La CBFA a-t-elle déjà obtenu des informations à ce sujet de la part des autorités britanniques, en particulier du FSA ?

Le ministre et/ou la CBFA estiment-ils que nos compatriotes seront également tôt ou tard touchés par cette fraude dite « boiler-room », étant donné sa croissance exponentielle ? Quelles mesures a-t-on déjà prises en ce qui concerne le dépistage d’éventuelles offres frauduleuses telles que décrites ci-dessus ?

Réponse reçue le 23 juin 2008 :

La « boiler room » est une pratique frauduleuse connue également en Belgique. Cette expression qualifie généralement l'activité d'une ou de plusieurs personnes qui, sans disposer de l'agrément requis, essaient de vendre des instruments financiers (notamment des actions, options et futures) d'émetteurs peu connus à un prix surfait, via des appels téléphoniques agressifs. Le nom « boiler room » (bouilloire) évoque l'espace réduit à partir duquel plusieurs personnes passent des coups de téléphone pour trouver des candidats acheteurs. Ces personnes font miroiter aux clients potentiels de très hauts rendements afin de les convaincre de répondre à leur offre. Elles utilisent souvent des informations fausses, présentées dans des brochures luxueuses.

Les « boiler rooms » constituent généralement des infractions à diverses lois financières, dont la loi du 6 avril 1995 relative au statut et au contrôle des entreprises d'investissement et la loi du 16 juin 2006 relative aux offres publiques d'instruments de placement et aux admissions d'instruments de placement à la négociation sur des marchés réglementés.

Conformément à l'article 44, combiné à l'article 47, de la loi du 6 avril 1995 relative au statut et au contrôle des entreprises d'investissement, toute personne qui fournit ou offre, à titre professionnel, des services d'investissement à des tiers (en l'occurrence la réception et la transmission d'ordres portant sur des instruments financiers) doit préalablement avoir obtenu un agrément en qualité d'entreprise d'investissement.

Les infractions à l'article 47 de ta loi du 6 avril 1995 sont, conformément à l'article 148, § 4, 1º, de la même loi, punies d'un emprisonnement d'un mois à un an et d'une amende de 50 euros à 10 000 euros, ou d'une de ces peines seulement.

Par ailleurs, aux termes de l'article 20 de la loi du 16 juin 2006 relative aux offres publiques d'instruments de placement et aux admissions d'instruments de placement à la négociation sur des marchés réglementés, toute offre publique d'instruments de placement effectuée sur le territoire belge requiert la publication préalable d'un prospectus.
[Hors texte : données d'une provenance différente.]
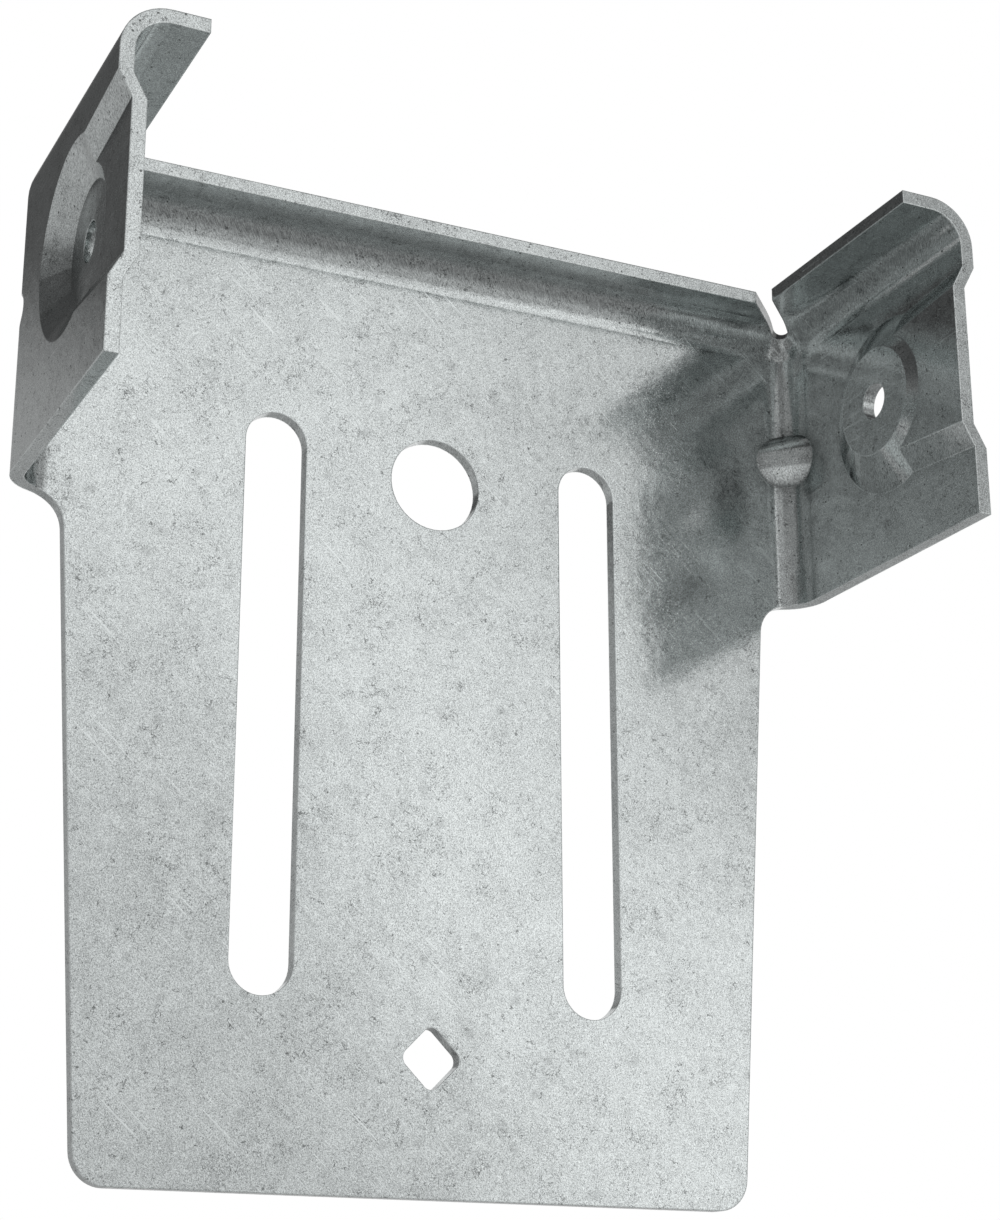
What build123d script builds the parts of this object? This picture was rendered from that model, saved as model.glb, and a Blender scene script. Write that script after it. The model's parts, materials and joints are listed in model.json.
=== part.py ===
"""Head-of-wall slide clip: one blank of galvanised sheet, punched, pressed and folded.

The upright plate carries two long slots, a round hole and a small diamond-shaped hole.
Its top edge is folded forward as a short lip.  Each side has a flange folded forward, and
each flange ends in a lip folded inward.  Where the plate, a flange and the two lips meet,
the folds run into one rounded corner, and a slanted relief slot parts the lips.

Millimetres, +Z up, -Y to the front.  The origin is the centre of the round hole on the
back face of the plate.
"""

import os
from math import radians, sqrt, tan

from build123d import *

# Sheet and folds
sheet = 1.43
fold_radius = 3.4            # inside radius of every fold

# Overall form
width = 92.1                 # over the outer faces of the flanges
depth = 35.2                 # back of the plate to the front edge of a flange
height = 100.75              # foot of the plate to the top of the lips
flange_height = 34.55
plate_lip_depth = 8.3        # back of the plate to the front edge of its lip
side_lip_width = 8.4         # outer face of a flange to the free edge of its lip
relief_width = 1.85          # slanted slot between the plate's lip and a side lip

# Tapered lower plate
foot_width = 70.7
shoulder_width = 79.9        # width where the plate meets the lower edge of the flanges
foot_corner_radius = 3.4
shoulder_radius = 3.6

# Openings in the plate, heights measured from its foot
hole_diameter = 10.1
hole_height = 73.65
slot_width = 6.65
slot_length = 60.25
slot_spacing = 35.9
slot_foot = 18.4
diamond_side = 4.85
diamond_corner_radius = 1.0
diamond_height = 13.43

# Pressed form in each flange: a round boss, and a channel from it to the front edge
boss_depth = 2.05
boss_diameter = 19.5         # at the flange face
boss_setback = 14.1          # front edge of the flange to the boss centre
channel_depth = 1.37
channel_mouth = 20.2         # width at the flange face, at the front edge
channel_neck = 17.5          # width at the flange face, level with the boss centre
press_angle = 28.5           # slope of the pressed walls from the flange face
pilot_diameter = 4.0

# Stiffening dart across each upright fold
dart_radius = 3.65
dart_reach = 4.5             # along each face from the corner of the faces to the dart's tip

# Levels and faces in the part's frame
foot = -hole_height
top = foot + height
flange_foot = top - flange_height
press_level = (flange_foot + top) / 2
half_width = width / 2
inner_face = half_width - sheet
boss_y = -depth + boss_setback
fold_outer = fold_radius + sheet


def flange_pressing(face_x):
    """Boss and channel that stand in from the right flange, from the face at face_x."""
    run = 1 / tan(radians(press_angle))     # of a pressed wall for each mm of its rise
    root = sheet / 2                        # the form starts this far behind the face
    with BuildPart() as form:
        boss_plane = Plane((face_x + root, boss_y, press_level), x_dir=(0, 1, 0), z_dir=(-1, 0, 0))
        with Locations(boss_plane):
            Cone(
                boss_diameter / 2 + root * run,
                boss_diameter / 2 - boss_depth * run,
                root + boss_depth,
                align=(Align.CENTER, Align.CENTER, Align.MIN),
            )
        for section_y, section_width in ((boss_y, channel_neck), (-depth, channel_mouth)):
            with BuildSketch(Plane.XZ.offset(-section_y)):
                with BuildLine():
                    floor_half = section_width / 2 - channel_depth * run
                    root_half = section_width / 2 + root * run
                    Polyline(
                        (face_x + root, press_level - root_half),
                        (face_x - channel_depth, press_level - floor_half),
                        (face_x - channel_depth, press_level + floor_half),
                        (face_x + root, press_level + root_half),
                        close=True,
                    )
                make_face()
        loft()
    return form.part


def dart_roller(radius):
    """Level cylinder across the right upright fold, at 45 degrees to plate and flange."""
    inset = dart_reach / 2 - dart_radius / sqrt(2)
    centre = (inner_face - inset, -sheet - inset, press_level)
    with BuildPart() as roller:
        with Locations(Plane(centre, x_dir=(0, 0, 1), z_dir=(1, -1, 0))):
            Cylinder(radius, 4 * dart_reach)
    return roller.part


# The folded sheet fills the outer skin of this block
with BuildPart() as envelope:
    with BuildSketch(Plane.XY.offset(foot)):
        Rectangle(width, depth, align=(Align.CENTER, Align.MAX))
    extrude(amount=height)
    upright_folds = envelope.edges().filter_by(Axis.Z).group_by(Axis.Y)[-1]
    lip_folds = envelope.faces().sort_by(Axis.Z)[-1].edges().sort_by(Axis.Y)[1:]
    fillet(upright_folds + lip_folds, fold_outer)

with BuildPart() as raised:
    add(flange_pressing(inner_face))
    add(dart_roller(dart_radius))
    mirror(about=Plane.YZ)
    add(envelope.part, mode=Mode.INTERSECT)

with BuildPart() as recessed:
    add(flange_pressing(half_width))
    add(dart_roller(dart_radius - sheet))
    mirror(about=Plane.YZ)

# Relief slots, square to the sheet at the middle of each rounded corner
with BuildPart() as reliefs:
    corner = (half_width - fold_outer, -fold_outer, top - fold_outer)
    reach = 4 * fold_outer
    with BuildSketch(Plane(corner, x_dir=(-1, -1, sqrt(2)), z_dir=(1, 1, sqrt(2)))):
        with Locations((reach / 2, 0)):
            SlotOverall(reach, relief_width)
    extrude(amount=2 * fold_outer, both=True)
    mirror(about=Plane.YZ)

with BuildPart() as slide_clip:
    # Skin of the block, open at the front and at the foot
    add(envelope.part)
    front_face = slide_clip.faces().sort_by(Axis.Y)[0]
    foot_face = slide_clip.faces().sort_by(Axis.Z)[0]
    offset(amount=-sheet, openings=[front_face, foot_face])
    add(raised.part)
    add(recessed.part, mode=Mode.SUBTRACT)

    # The top is cut back to the three lips
    with BuildSketch(Plane.XY.offset(top)):
        with Locations((0, -plate_lip_depth)):
            Rectangle(width - 2 * side_lip_width, depth, align=(Align.CENTER, Align.MAX))
    extrude(amount=-2 * sheet, mode=Mode.SUBTRACT)
    add(reliefs.part, mode=Mode.SUBTRACT)

    # Outline from the front: tapered plate with concave shoulders under the flanges
    with BuildSketch(Plane.XZ) as outline:
        with BuildLine():
            right = Polyline(
                (0, foot),
                (foot_width / 2, foot),
                (shoulder_width / 2, flange_foot),
                (width, flange_foot),
                (width, top + sheet),
                (0, top + sheet),
            )
            mirror(right, about=Plane.YZ)
        make_face()
        shoulders = outline.vertices().group_by(Axis.Y)[1].sort_by(lambda v: abs(v.X))[:2]
        fillet(shoulders, shoulder_radius)
        fillet(outline.vertices().group_by(Axis.Y)[0], foot_corner_radius)
    extrude(amount=2 * depth, both=True, mode=Mode.INTERSECT)

    # Openings in the plate
    with BuildSketch(Plane.XZ.offset(-sheet)):
        Circle(hole_diameter / 2)
        with Locations((0, foot + slot_foot + slot_length / 2)):
            with GridLocations(slot_spacing, 0, 2, 1):
                SlotOverall(slot_length, slot_width, rotation=90)
        with Locations((0, foot + diamond_height)):
            RectangleRounded(diamond_side, diamond_side, diamond_corner_radius, rotation=45)
    extrude(amount=3 * sheet, mode=Mode.SUBTRACT)

    # Pilot hole through each boss
    with BuildSketch(Plane.YZ):
        with Locations((boss_y, press_level)):
            Circle(pilot_diameter / 2)
    extrude(amount=width, both=True, mode=Mode.SUBTRACT)

slide_clip.part.label = "slide_clip"
os.makedirs("parts", exist_ok=True)
export_step(slide_clip.part, "parts/slide_clip.step")
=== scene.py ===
"""Looks of the head-of-wall slide clip: galvanised steel in a plain white studio."""

import json
from math import cos, radians, sin

import bpy
from mathutils import Euler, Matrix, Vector

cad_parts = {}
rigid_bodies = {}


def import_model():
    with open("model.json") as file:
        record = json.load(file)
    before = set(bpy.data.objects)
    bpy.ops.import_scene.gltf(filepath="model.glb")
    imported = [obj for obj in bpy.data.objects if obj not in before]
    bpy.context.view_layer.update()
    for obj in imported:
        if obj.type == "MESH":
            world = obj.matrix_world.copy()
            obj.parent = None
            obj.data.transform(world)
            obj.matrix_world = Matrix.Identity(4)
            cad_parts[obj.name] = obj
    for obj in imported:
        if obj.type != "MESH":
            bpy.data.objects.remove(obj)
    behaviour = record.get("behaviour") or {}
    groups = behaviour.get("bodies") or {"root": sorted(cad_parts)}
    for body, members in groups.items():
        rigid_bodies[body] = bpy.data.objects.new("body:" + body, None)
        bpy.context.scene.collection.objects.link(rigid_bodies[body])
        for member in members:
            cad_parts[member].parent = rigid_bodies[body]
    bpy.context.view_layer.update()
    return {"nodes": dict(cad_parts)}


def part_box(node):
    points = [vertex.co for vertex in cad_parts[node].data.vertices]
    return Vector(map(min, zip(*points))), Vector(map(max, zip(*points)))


# Camera: metres and degrees in the frame, pixels of the 1000 x 1220 photograph
IMAGE_SIZE = (1000, 1220)
CAMERA_PLACE = (-0.0957519, -0.2157890, -0.0920534)
CAMERA_TURN = -25.053          # about +Z, from looking along +Y
CAMERA_TILT = 18.317           # upwards
CAMERA_ROLL = 0.089
FOCAL_PIXELS = 2379.855
OPTICAL_AXIS = (473.2, 613.9)
SENSOR = 36                    # millimetres, along the image's height
CLIP_START = 0.01

MM_PER_METRE = 1000
BLACK = (0, 0, 0, 1)
WHITE = (1, 1, 1, 1)

# Studio, in metres and watts
FLOOR_DROP = 0.75              # from the clip's foot to the floor
FLOOR_SIZE = 200
FLOOR_COLOUR = (0.85, 0.85, 0.85, 1)
WORLD_FILL = 0.8               # strength of the white world for diffuse light
DOME_REACH = 0.7               # from the clip to the grey dome that the metal mirrors
DOME_STEP = 2                  # degrees between the dome's points
DOME_TONE = 0.37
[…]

Conformément aux articles 23 et 43 de la même loi, ce prospectus ne peut être publié qu'après son approbation par la CBFA (s'agissant, respectivement, d'opérations harmonisées et d'opérations non harmonisées au niveau européen). La méconnaissance de ces dispositions est sanctionnée par l'article 69, 2º, de la loi.
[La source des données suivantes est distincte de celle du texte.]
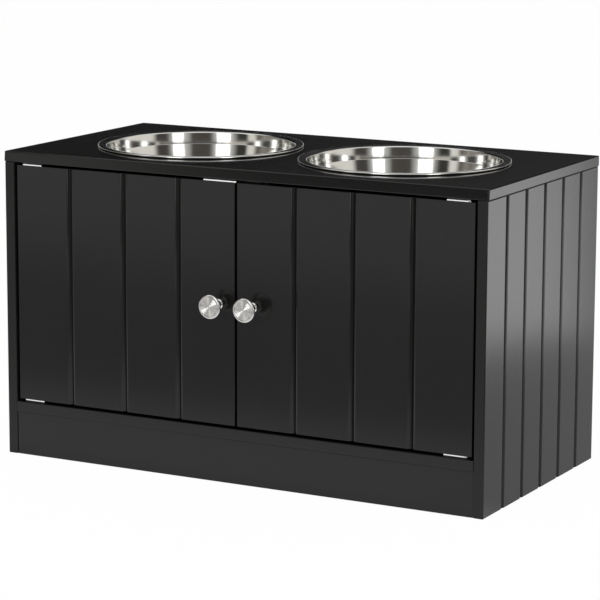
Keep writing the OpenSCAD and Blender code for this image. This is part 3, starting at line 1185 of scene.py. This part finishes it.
@dataclass
class Door:
    """A door: its planked board, its knob and its strike plate."""

    side: Side
    palette: Palette
    planking: Planking = Planking(planks=4, edge_round=0.6 * MM)
    foot_radius: float = 5.8 * MM
    foot_round: float = 0.5 * MM
    foot_z: float = 1.3 * MM
    neck_radius: float = 4.6 * MM
    neck_z: float = 2.6 * MM
    waist_z: float = 5.4 * MM
    flare_turn: float = 62.0
    rim: float = 3.8 * MM
    rim_start: float = 20.0
    face_margin: float = 2.8 * MM
    groove_reach: float = 0.3 * MM
    groove_sink: tuple[float, float] = (0.5 * MM, 0.4 * MM)
    dome: float = 0.25 * MM
    ring_pitch: float = 0.6 * MM
    ring_depth: float = 0.09 * MM
    ring_steps: int = 6
    spin_steps: int = 96
    plate_bend: float = 1.2 * MM
    plate_round: float = 0.3 * MM

    def build(self) -> None:
        """Makes the board, the knob and the strike plate."""
        self._make_board()
        self._make_knob()
        if self.side is Side.LEFT:
            self._make_flanged_plate()
        else:
            self._make_plain_plate()

    @property
    def body(self) -> str:
        """The body that the door's pieces move with."""
        return f"{self.side.word}_door"

    def _make_board(self) -> None:
        """The board, grooved into planks on its front."""
        shape = self.planking.board(self.body, X, -Y)
        self.palette.add_piece(f"{self.body}_board", shape, self.body, self.body)

    def _make_knob(self) -> None:
        """The knob: a foot, a waisted neck, a flare, a rounded rim and a domed, turned face."""
        node = f"{self.side.word}_knob"
        low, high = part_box(node)
        length = high.y - low.y
        radius = (high.x - low.x) / 2
        rim_r = self.rim / 2
        rim_z = length - self.dome - rim_r
        rim_top = rim_z + rim_r
        flare = radius - rim_r - self.neck_radius
        start = math.radians(self.rim_start)
        foot_r = self.foot_radius - self.foot_round
        knob = Outline(0.0, 0.0).line(foot_r, 0.0).arc(foot_r, self.foot_round, 90, 4)
        knob.line(self.foot_radius, self.foot_z).arc(foot_r, self.foot_z, 70, 4)
        knob.line(self.neck_radius, self.neck_z).line(self.neck_radius, self.waist_z)
        knob.arc(self.neck_radius + flare, self.waist_z, -self.flare_turn, 8)
        knob.line(radius - rim_r + rim_r * math.sin(start), rim_z - rim_r * math.cos(start))
        knob.arc(radius - rim_r, rim_z, 180, 16)
        groove_r = radius - self.face_margin
        face_r = groove_r - self.groove_reach
        outer_sink, inner_sink = self.groove_sink
        knob.line(groove_r + self.groove_reach, rim_top - outer_sink)
        knob.line(face_r, rim_top - inner_sink)
        points = round(groove_r / self.ring_pitch) * self.ring_steps
        for i in range(points):
            share = 1.0 - (i + 1) / points
            turned = self.ring_depth * (1 - math.cos(math.tau * i / self.ring_steps)) / 2
            knob.line(face_r * share, length - self.dome * share * share - turned)
        centre = (low + high) / 2
        forward = Matrix.Rotation(math.pi / 2, 4, "X")
        place = Matrix.Translation((centre.x, high.y, centre.z)) @ forward
        shape = knob.spun(place, self.spin_steps)
        self.palette.add_piece(f"{node}_turned", shape, self.body, node)

    def _make_flanged_plate(self) -> None:
        """The strike plate that is bent over the door's top edge."""
        node = "left_strike_plate"
        low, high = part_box(node)
        plain_low, plain_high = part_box("right_strike_plate")
        thick = plain_high.y - plain_low.y
        flange_z = high.z - thick
        shape = block(Vector((low.x, low.y, flange_z)), Vector((high.x, high.y - thick, high.z)))
        for x in (-plain_high.x, -plain_low.x):
            bmesh.ops.bisect_plane(shape, geom=whole(shape), dist=WELD, plane_co=X * x, plane_no=X)
        rear = [
            face for face in shape.faces
            if face.normal.y > 0.5 and -plain_high.x < face.calc_center_median().x < -plain_low.x
        ]
        pull_out(shape, rear, Y * thick)
        under = [
            face for face in shape.faces
            if face.normal.z < -0.5 and face.calc_center_median().y > high.y - thick
        ]
        pull_out(shape, under, Z * (low.z - flange_z))
        bmesh.ops.remove_doubles(shape, verts=shape.verts, dist=WELD)
        bmesh.ops.recalc_face_normals(shape, faces=shape.faces)
        melt_flats(shape)
        bend = [
            edge for edge in convex_edges(shape)
            if all(v.co.y > high.y - WELD and v.co.z > high.z - WELD for v in edge.verts)
        ]
        round_off(shape, bend, self.plate_bend, 5)
        round_off(shape, convex_edges(shape, SQUARE), self.plate_round, 2)
        self.palette.add_piece(f"{node}_bent", shape, self.body, node)

    def _make_plain_plate(self) -> None:
        """The strike plate that is flat."""
        node = "right_strike_plate"
        shape = block(*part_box(node))
        round_off(shape, convex_edges(shape), self.plate_round, 2)
        self.palette.add_piece(f"{node}_flat", shape, self.body, node)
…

La CBFA est régulièrement contactée par des personnes privées ou par des établissements financiers réglementés (interpellés à ce sujet par leurs clients) pour l'informer d'appels téléphoniques reçus de personnes ou d'entreprises, non connues de la CBFA, qui cherchent à faire acheter des instruments financiers dont la CBFA, souvent, n'a pas davantage connaissance. La CBFA est par ailleurs régulièrement informée de l'existence d'activités financières illégales, telles que les « boiler rooms », par des autorités de contrôle étrangères (notamment dans le cadre de la collaboration au sein du Committee of European Securities Regulators (CESR))
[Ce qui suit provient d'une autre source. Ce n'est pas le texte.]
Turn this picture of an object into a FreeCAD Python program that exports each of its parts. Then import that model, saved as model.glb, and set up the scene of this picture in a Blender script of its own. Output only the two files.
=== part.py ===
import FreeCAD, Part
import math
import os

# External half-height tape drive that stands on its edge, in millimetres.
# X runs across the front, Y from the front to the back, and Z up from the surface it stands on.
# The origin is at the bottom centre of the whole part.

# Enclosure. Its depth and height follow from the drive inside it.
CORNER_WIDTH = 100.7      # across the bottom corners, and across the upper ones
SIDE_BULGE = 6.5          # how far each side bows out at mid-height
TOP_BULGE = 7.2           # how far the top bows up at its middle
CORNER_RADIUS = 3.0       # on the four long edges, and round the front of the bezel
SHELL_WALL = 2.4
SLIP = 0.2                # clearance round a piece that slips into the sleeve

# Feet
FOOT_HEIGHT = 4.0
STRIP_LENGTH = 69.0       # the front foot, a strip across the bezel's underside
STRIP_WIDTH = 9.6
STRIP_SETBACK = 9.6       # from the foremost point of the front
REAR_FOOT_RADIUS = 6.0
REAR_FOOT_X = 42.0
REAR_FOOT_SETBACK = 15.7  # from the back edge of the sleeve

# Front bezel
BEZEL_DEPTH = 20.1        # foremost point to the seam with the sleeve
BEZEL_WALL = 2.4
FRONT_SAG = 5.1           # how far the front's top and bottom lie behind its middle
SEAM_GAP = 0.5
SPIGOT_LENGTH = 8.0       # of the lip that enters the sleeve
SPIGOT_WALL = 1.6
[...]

Comme je l'ai déjà indiqué dons ma réponse à la question parlementaire nº 20 de Madame Katrien Partyka du 10 janvier 2008, la CBFA réagit à ce genre de situation en entreprenant une action dans deux directions, et ce dans le cadre de la mission légale qui lui incombe de contribuer au respect des règles visant à protéger les épargnants et investisseurs contre l'offre ou la fourniture illicite de produits ou services financiers (article 45, § 1, 4º, de la loi du 2 août 2002 relative à la surveillance du secteur financier et aux services financiers).

En application de l'article 74, alinéa 2, 3º, de la loi du 2 août 2002 précitée, la CBFA peut communiquer des informations confidentielles aux autorités judiciaires pour dénoncer des infractions pénales. C'est sur cette base que la CBFA communique en principe au procureur du Roi compétent les faits dont elle a connaissance et qui comportent suffisamment d'indices laissant présumer qu'une personne physique ou morale déterminée exerce en Belgique, ou au départ de la Belgique, une activité financière réglementée sans disposer de l'agrément requis à cet effet.

La CBFA publie également des mises en garde afin d'attirer l'attention du public sur les offres de services financiers émanant de personnes qui ne disposent pas de l'agrément requis à cet effet. Ainsi, depuis le début de l'année 2007, la CBFA a publié 16 mises en garde. Dans un certain nombre de cas, il s'agissait clairement d'activités présentant les caractéristiques d'une « boiler room ».